Exercise = Please repeat the records below exactly, from the first line through the line containing "values[:, i] for", and nothing more.
━━ Record list ━━
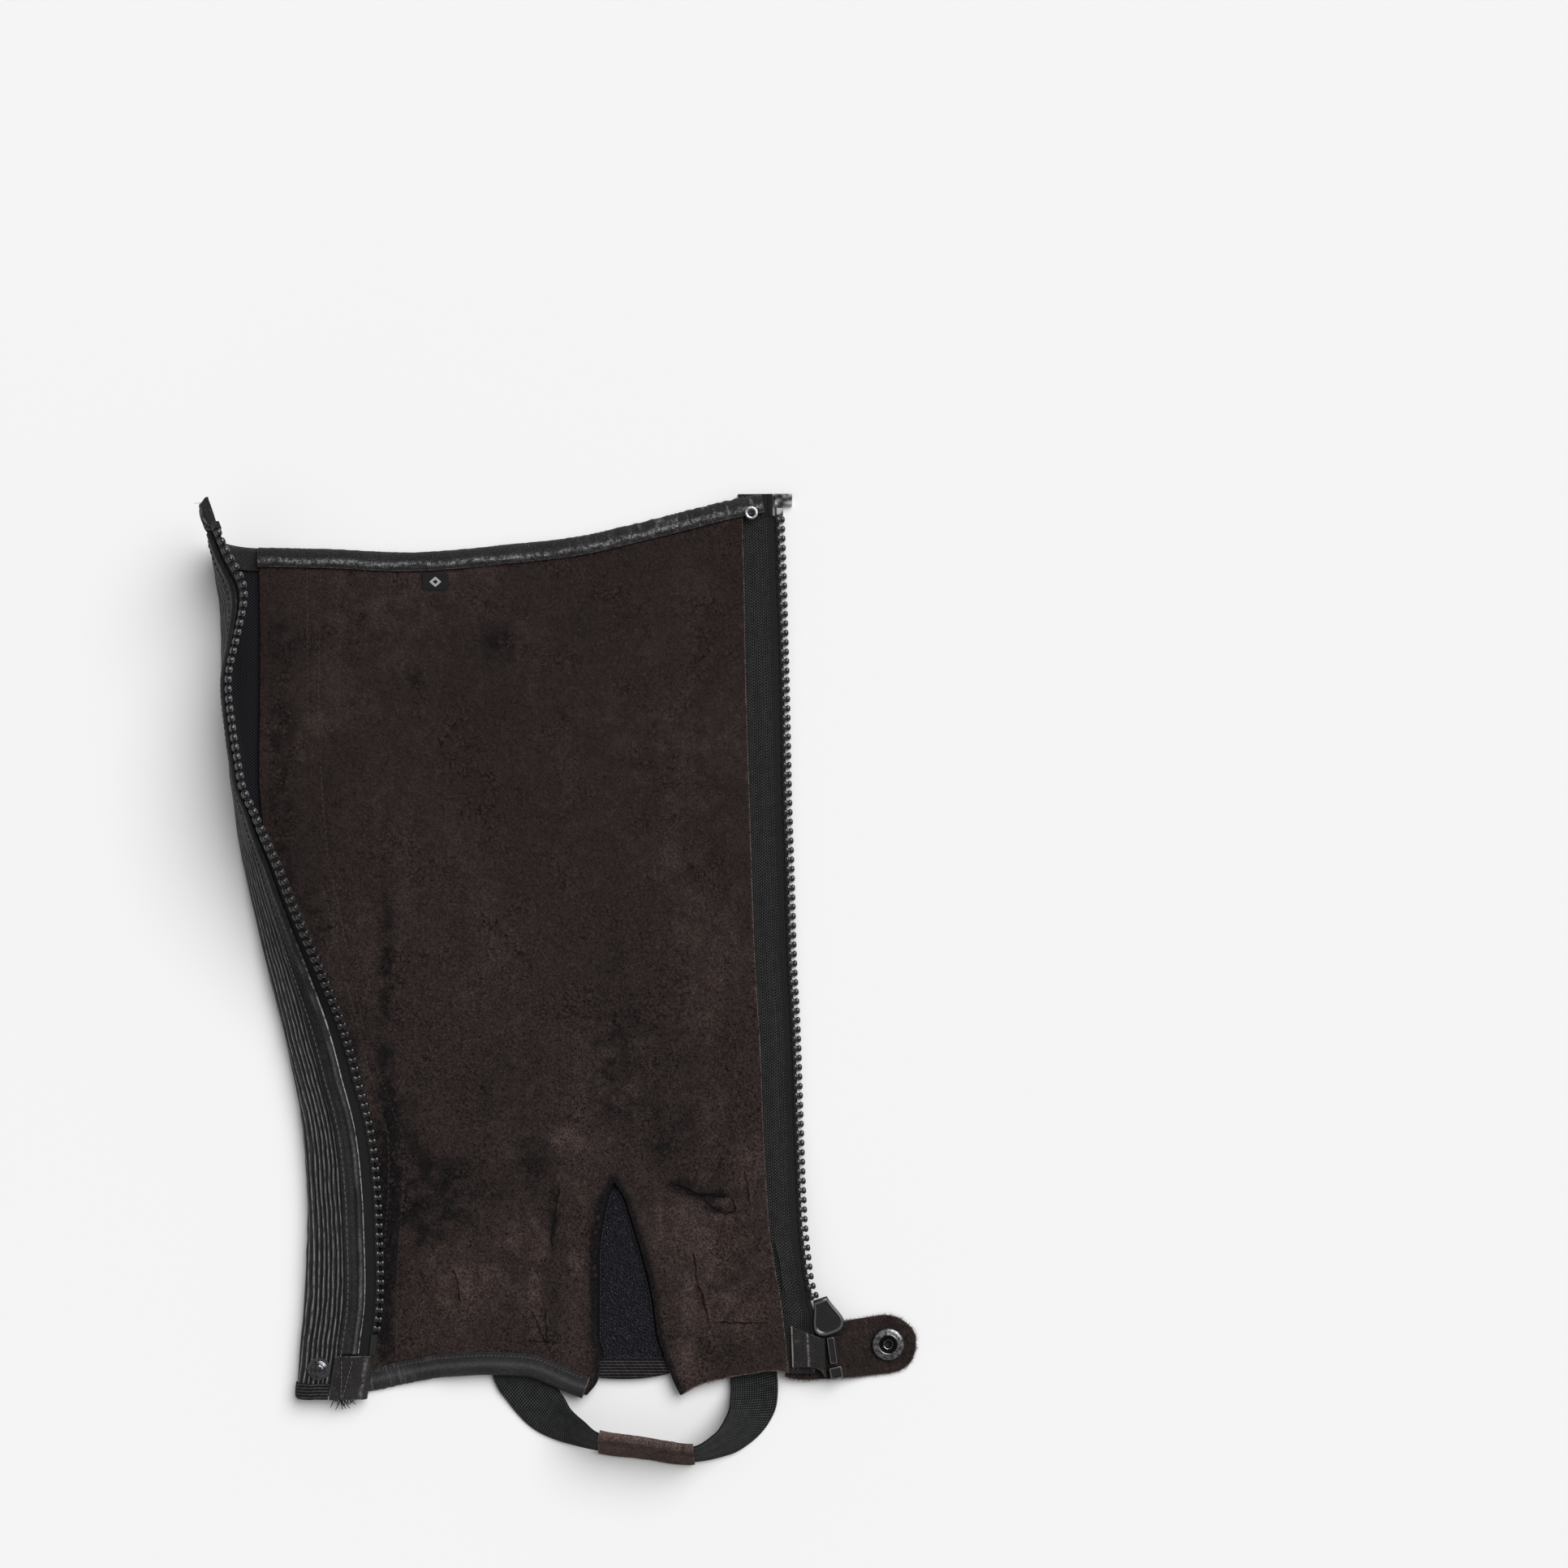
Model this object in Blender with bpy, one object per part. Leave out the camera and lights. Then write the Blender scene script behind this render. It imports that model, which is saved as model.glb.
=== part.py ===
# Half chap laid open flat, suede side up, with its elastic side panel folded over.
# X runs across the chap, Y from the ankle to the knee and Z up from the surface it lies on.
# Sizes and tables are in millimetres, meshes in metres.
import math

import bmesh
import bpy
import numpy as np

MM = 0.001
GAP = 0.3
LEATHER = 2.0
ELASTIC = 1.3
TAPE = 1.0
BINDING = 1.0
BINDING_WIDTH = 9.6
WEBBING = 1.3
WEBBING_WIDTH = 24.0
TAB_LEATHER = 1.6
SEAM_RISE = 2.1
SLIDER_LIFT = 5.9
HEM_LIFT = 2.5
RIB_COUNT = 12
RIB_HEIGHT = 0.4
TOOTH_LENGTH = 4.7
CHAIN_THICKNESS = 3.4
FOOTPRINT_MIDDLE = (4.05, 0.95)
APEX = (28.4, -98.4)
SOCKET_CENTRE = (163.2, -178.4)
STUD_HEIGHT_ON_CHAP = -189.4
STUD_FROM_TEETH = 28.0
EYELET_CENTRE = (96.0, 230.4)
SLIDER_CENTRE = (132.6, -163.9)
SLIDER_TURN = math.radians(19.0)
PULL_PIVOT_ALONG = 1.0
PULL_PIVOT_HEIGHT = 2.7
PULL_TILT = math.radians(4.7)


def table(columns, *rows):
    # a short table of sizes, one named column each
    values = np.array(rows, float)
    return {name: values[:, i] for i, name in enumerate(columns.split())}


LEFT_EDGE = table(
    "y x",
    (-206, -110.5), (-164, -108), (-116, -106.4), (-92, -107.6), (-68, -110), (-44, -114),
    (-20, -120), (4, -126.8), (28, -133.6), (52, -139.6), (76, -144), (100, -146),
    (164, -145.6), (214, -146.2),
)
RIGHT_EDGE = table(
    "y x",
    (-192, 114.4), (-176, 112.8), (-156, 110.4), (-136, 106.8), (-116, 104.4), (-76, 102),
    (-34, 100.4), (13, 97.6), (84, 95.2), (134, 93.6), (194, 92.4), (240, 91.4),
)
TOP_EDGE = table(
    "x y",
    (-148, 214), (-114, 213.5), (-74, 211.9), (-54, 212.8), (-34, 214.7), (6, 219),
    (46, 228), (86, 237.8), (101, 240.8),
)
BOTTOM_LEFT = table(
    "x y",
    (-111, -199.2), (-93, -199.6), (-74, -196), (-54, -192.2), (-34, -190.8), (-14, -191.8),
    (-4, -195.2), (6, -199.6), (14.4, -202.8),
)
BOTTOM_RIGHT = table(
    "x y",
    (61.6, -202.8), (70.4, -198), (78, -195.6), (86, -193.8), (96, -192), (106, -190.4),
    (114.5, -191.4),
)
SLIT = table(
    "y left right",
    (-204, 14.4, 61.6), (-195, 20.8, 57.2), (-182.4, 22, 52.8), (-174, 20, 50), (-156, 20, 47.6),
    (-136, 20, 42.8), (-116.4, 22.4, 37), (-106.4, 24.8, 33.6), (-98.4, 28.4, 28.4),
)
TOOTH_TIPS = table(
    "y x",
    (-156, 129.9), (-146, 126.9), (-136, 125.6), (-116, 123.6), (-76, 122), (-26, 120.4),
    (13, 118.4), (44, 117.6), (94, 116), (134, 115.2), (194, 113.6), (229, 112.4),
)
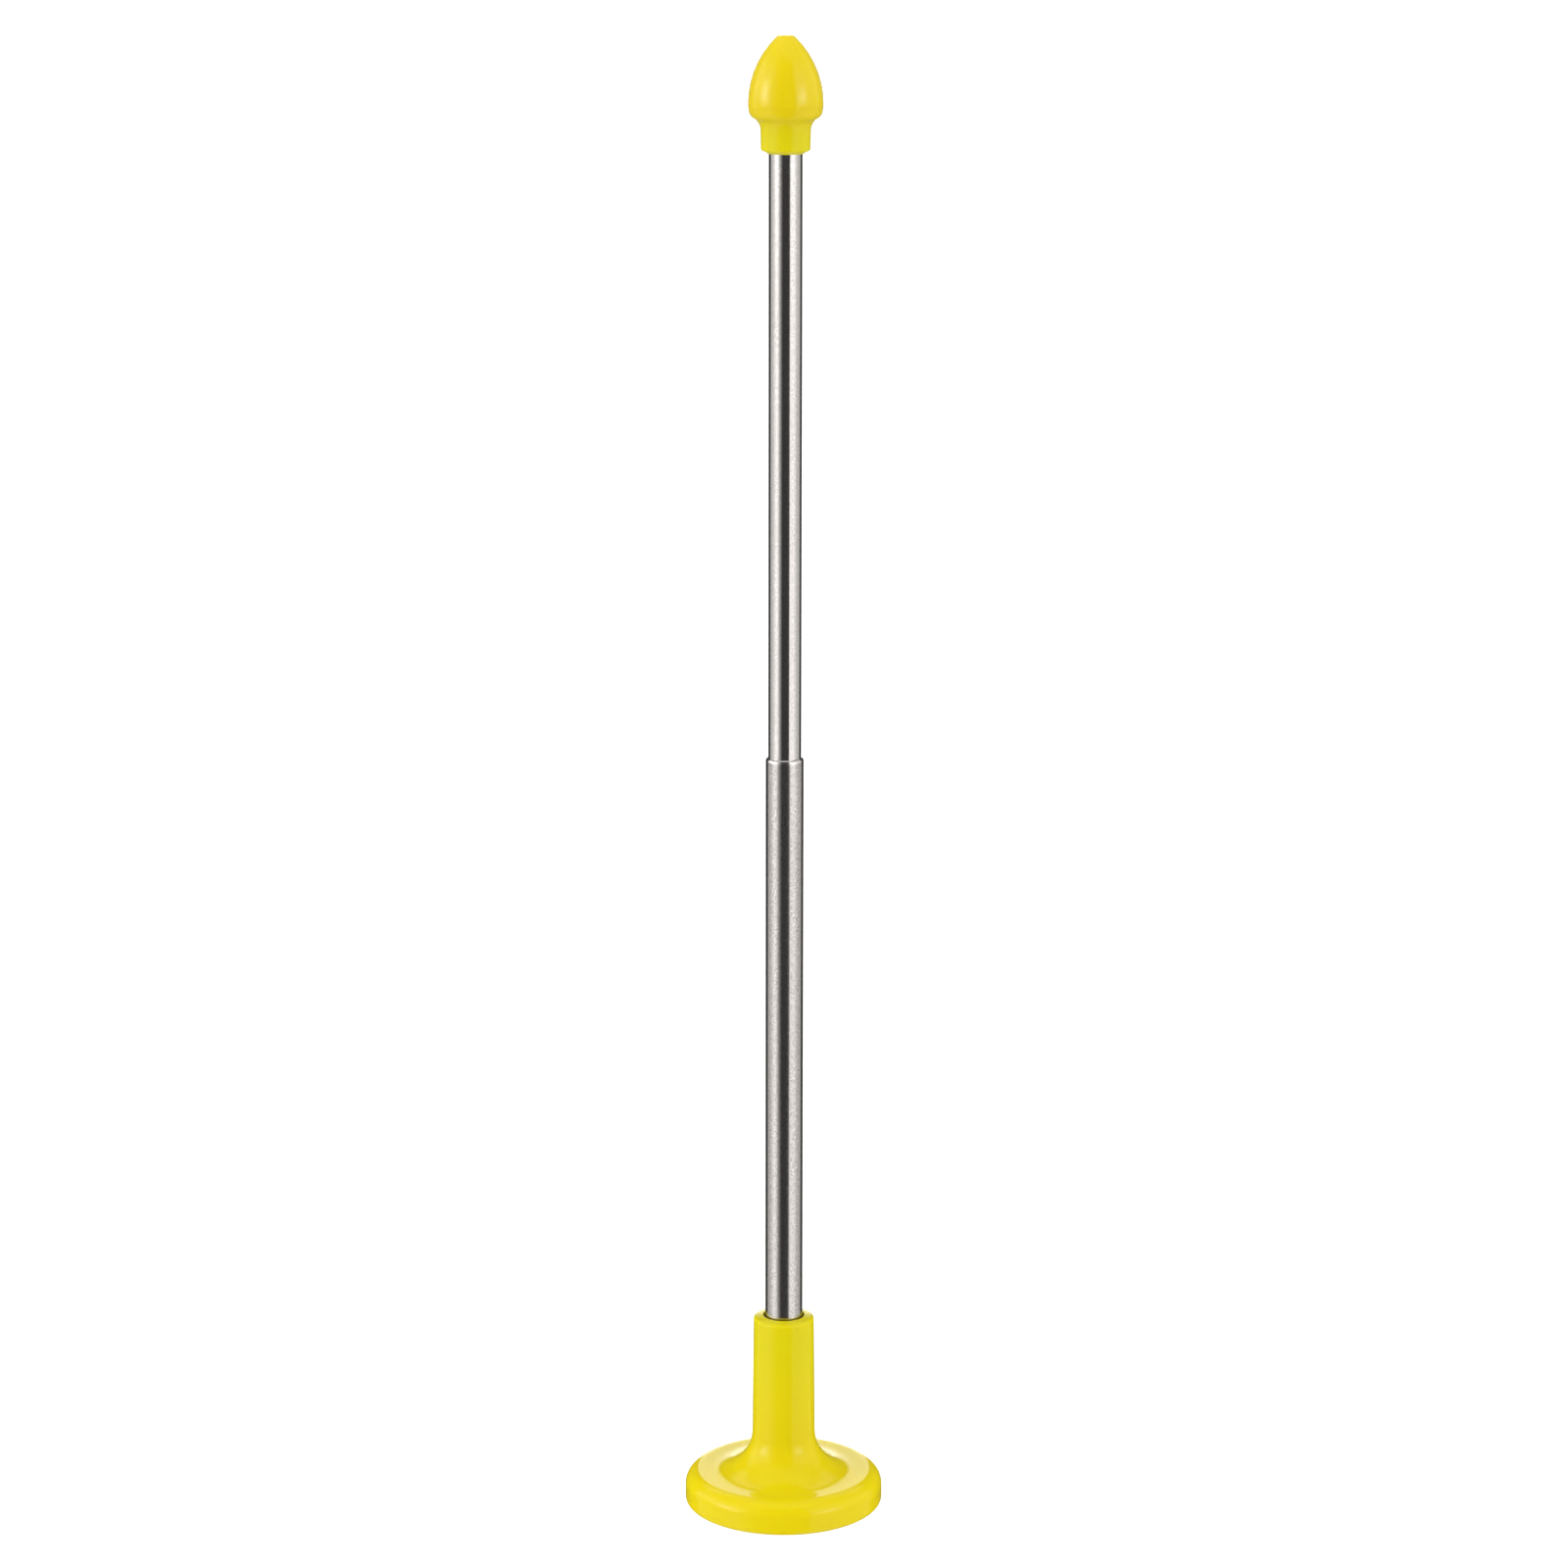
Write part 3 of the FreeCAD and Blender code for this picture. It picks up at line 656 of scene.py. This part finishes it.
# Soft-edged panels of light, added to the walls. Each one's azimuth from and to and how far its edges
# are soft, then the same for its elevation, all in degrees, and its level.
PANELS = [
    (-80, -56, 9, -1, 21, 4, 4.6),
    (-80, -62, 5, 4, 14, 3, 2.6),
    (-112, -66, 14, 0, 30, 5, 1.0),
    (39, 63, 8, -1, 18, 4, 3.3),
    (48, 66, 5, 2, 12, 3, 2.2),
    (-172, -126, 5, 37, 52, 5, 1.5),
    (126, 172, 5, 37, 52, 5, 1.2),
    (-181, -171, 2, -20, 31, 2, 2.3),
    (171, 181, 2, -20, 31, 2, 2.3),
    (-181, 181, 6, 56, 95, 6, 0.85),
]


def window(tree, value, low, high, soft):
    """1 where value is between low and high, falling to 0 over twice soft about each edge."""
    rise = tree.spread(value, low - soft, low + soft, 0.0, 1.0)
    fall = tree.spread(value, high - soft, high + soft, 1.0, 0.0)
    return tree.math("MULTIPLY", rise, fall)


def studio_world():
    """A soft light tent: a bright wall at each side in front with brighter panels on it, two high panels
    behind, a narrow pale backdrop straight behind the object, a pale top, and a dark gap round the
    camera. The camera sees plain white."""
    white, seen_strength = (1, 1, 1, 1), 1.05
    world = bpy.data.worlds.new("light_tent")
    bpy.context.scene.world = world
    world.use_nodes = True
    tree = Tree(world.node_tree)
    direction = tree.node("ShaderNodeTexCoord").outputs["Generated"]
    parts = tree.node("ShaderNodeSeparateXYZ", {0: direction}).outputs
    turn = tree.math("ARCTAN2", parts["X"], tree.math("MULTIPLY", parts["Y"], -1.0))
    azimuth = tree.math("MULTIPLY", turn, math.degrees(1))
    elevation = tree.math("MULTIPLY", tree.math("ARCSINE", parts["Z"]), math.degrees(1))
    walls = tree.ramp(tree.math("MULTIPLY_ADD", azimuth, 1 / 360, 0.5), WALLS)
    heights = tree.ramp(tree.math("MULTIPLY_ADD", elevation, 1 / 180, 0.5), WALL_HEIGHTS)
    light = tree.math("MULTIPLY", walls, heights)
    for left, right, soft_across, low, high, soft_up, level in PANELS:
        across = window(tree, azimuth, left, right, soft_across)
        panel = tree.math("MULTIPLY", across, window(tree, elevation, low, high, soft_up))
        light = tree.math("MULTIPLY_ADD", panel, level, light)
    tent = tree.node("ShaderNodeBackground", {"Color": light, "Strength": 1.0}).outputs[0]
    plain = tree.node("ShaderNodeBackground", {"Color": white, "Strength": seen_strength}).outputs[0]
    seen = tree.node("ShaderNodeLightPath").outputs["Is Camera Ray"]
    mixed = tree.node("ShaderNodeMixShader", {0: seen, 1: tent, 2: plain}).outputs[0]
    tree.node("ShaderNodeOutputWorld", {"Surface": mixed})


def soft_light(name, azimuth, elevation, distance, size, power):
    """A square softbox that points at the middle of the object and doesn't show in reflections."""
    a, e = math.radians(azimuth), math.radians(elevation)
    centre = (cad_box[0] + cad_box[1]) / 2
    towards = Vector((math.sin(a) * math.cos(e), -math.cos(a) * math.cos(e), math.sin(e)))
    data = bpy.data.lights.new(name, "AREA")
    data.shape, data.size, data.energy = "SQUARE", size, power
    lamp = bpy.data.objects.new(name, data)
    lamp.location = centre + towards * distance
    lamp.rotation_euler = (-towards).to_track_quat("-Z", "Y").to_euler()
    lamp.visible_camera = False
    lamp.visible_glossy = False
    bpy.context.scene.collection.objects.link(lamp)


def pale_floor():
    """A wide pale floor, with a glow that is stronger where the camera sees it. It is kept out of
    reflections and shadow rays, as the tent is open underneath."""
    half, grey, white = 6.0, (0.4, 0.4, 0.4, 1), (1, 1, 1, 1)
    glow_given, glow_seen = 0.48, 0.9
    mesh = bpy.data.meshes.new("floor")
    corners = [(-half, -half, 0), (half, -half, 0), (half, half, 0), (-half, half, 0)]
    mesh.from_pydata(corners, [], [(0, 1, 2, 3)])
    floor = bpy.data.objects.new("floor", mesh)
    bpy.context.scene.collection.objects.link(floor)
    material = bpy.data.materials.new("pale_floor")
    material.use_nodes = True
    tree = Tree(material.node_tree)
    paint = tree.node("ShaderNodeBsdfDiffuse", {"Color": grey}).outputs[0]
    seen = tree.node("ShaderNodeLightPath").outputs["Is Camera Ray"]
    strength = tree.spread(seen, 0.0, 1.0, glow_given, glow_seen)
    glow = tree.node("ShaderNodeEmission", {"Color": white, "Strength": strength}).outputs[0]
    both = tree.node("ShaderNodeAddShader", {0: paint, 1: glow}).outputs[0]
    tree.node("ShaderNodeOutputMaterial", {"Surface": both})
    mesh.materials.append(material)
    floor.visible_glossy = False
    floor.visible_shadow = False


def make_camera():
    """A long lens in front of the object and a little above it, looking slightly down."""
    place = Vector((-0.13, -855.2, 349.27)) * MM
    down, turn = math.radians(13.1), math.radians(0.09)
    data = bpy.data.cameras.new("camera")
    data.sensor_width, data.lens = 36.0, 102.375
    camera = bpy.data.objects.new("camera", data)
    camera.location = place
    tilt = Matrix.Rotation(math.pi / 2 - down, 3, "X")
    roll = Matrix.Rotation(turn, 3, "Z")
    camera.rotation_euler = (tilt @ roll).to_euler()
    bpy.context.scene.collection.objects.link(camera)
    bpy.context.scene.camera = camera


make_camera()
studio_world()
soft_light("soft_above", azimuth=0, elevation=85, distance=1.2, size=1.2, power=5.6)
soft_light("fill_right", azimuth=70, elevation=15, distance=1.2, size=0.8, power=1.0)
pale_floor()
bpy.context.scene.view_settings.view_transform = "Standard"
━━━
Exercise response =
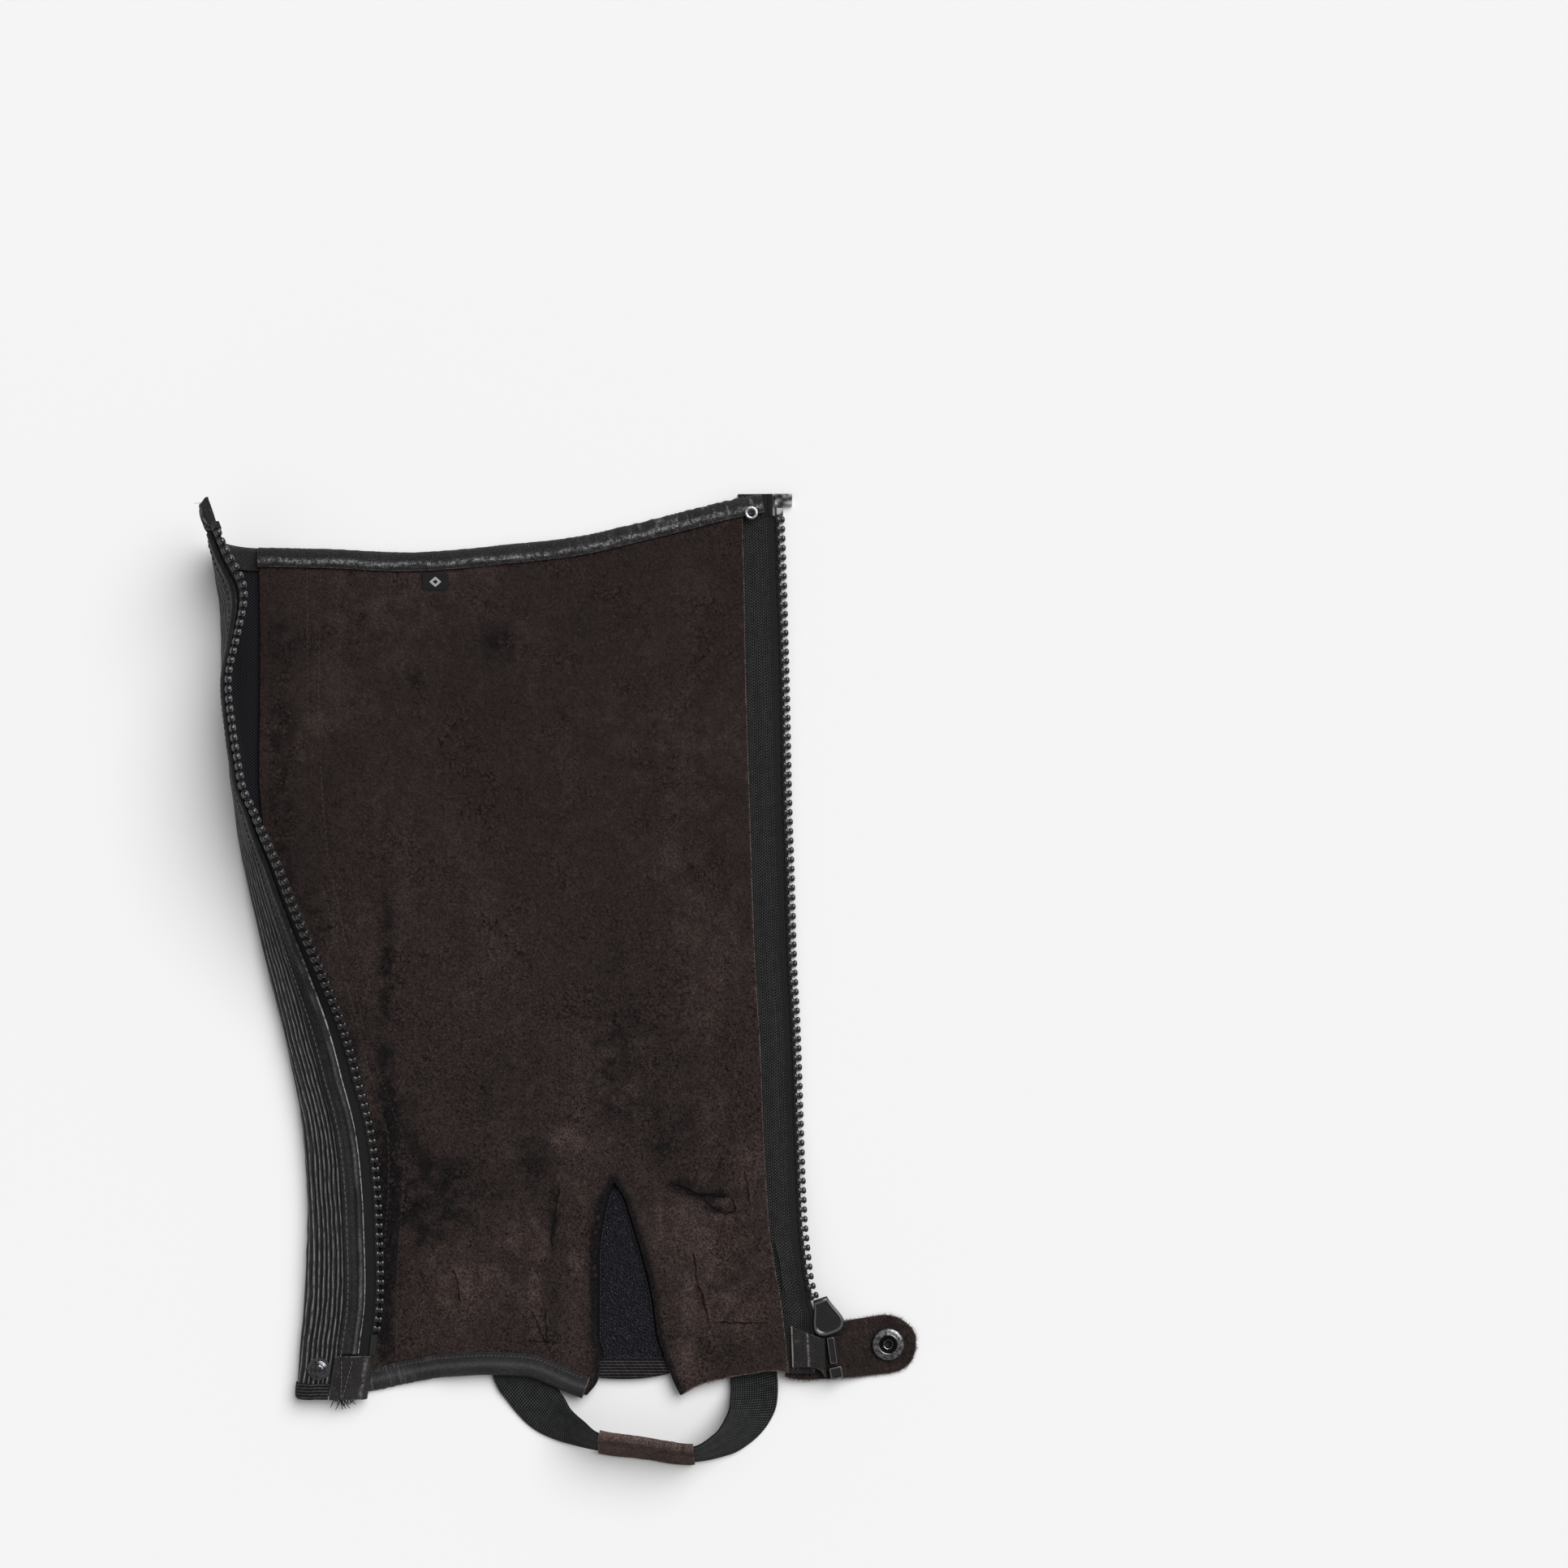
Model this object in Blender with bpy, one object per part. Leave out the camera and lights. Then write the Blender scene script behind this render. It imports that model, which is saved as model.glb.
=== part.py ===
# Half chap laid open flat, suede side up, with its elastic side panel folded over.
# X runs across the chap, Y from the ankle to the knee and Z up from the surface it lies on.
# Sizes and tables are in millimetres, meshes in metres.
import math

import bmesh
import bpy
import numpy as np

MM = 0.001
GAP = 0.3
LEATHER = 2.0
ELASTIC = 1.3
TAPE = 1.0
BINDING = 1.0
BINDING_WIDTH = 9.6
WEBBING = 1.3
WEBBING_WIDTH = 24.0
TAB_LEATHER = 1.6
SEAM_RISE = 2.1
SLIDER_LIFT = 5.9
HEM_LIFT = 2.5
RIB_COUNT = 12
RIB_HEIGHT = 0.4
TOOTH_LENGTH = 4.7
CHAIN_THICKNESS = 3.4
FOOTPRINT_MIDDLE = (4.05, 0.95)
APEX = (28.4, -98.4)
SOCKET_CENTRE = (163.2, -178.4)
STUD_HEIGHT_ON_CHAP = -189.4
STUD_FROM_TEETH = 28.0
EYELET_CENTRE = (96.0, 230.4)
SLIDER_CENTRE = (132.6, -163.9)
SLIDER_TURN = math.radians(19.0)
PULL_PIVOT_ALONG = 1.0
PULL_PIVOT_HEIGHT = 2.7
PULL_TILT = math.radians(4.7)


def table(columns, *rows):
    # a short table of sizes, one named column each
    values = np.array(rows, float)
    return {name: values[:, i] for i, name in enumerate(columns.split())}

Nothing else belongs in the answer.